- Aim of the exercise -
Reproduce the listing that follows with no differences at all.

----

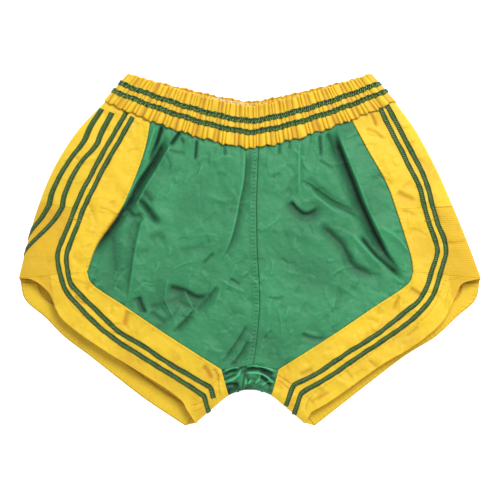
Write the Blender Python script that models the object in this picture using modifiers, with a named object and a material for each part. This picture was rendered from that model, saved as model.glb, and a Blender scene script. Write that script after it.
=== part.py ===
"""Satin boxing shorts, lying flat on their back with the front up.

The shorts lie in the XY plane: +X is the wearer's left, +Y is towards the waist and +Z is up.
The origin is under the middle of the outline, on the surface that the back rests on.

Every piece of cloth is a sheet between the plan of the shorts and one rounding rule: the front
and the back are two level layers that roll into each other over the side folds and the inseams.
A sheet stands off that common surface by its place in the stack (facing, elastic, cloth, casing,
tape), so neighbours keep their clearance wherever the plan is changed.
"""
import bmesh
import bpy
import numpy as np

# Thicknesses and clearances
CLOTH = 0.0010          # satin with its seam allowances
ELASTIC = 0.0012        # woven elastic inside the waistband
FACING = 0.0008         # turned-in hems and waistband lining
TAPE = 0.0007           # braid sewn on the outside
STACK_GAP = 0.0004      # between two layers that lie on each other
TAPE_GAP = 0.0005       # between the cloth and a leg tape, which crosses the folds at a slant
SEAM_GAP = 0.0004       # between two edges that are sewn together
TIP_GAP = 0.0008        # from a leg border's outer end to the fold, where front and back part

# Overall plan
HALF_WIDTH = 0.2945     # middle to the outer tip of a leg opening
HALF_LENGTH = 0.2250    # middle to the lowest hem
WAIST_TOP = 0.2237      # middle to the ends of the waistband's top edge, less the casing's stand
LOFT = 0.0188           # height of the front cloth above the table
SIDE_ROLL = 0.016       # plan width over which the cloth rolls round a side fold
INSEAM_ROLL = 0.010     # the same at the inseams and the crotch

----

- Written answer -
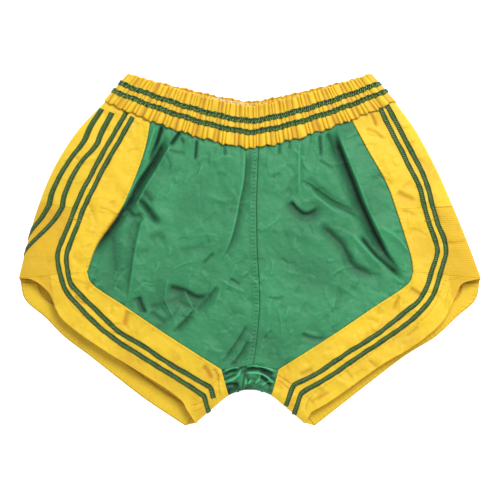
Write the Blender Python script that models the object in this picture using modifiers, with a named object and a material for each part. This picture was rendered from that model, saved as model.glb, and a Blender scene script. Write that script after it.
=== part.py ===
"""Satin boxing shorts, lying flat on their back with the front up.

The shorts lie in the XY plane: +X is the wearer's left, +Y is towards the waist and +Z is up.
The origin is under the middle of the outline, on the surface that the back rests on.

Every piece of cloth is a sheet between the plan of the shorts and one rounding rule: the front
and the back are two level layers that roll into each other over the side folds and the inseams.
A sheet stands off that common surface by its place in the stack (facing, elastic, cloth, casing,
tape), so neighbours keep their clearance wherever the plan is changed.
"""
import bmesh
import bpy
import numpy as np

# Thicknesses and clearances
CLOTH = 0.0010          # satin with its seam allowances
ELASTIC = 0.0012        # woven elastic inside the waistband
FACING = 0.0008         # turned-in hems and waistband lining
TAPE = 0.0007           # braid sewn on the outside
STACK_GAP = 0.0004      # between two layers that lie on each other
TAPE_GAP = 0.0005       # between the cloth and a leg tape, which crosses the folds at a slant
SEAM_GAP = 0.0004       # between two edges that are sewn together
TIP_GAP = 0.0008        # from a leg border's outer end to the fold, where front and back part

# Overall plan
HALF_WIDTH = 0.2945     # middle to the outer tip of a leg opening
HALF_LENGTH = 0.2250    # middle to the lowest hem
WAIST_TOP = 0.2237      # middle to the ends of the waistband's top edge, less the casing's stand
LOFT = 0.0188           # height of the front cloth above the table
SIDE_ROLL = 0.016       # plan width over which the cloth rolls round a side fold
INSEAM_ROLL = 0.010     # the same at the inseams and the crotch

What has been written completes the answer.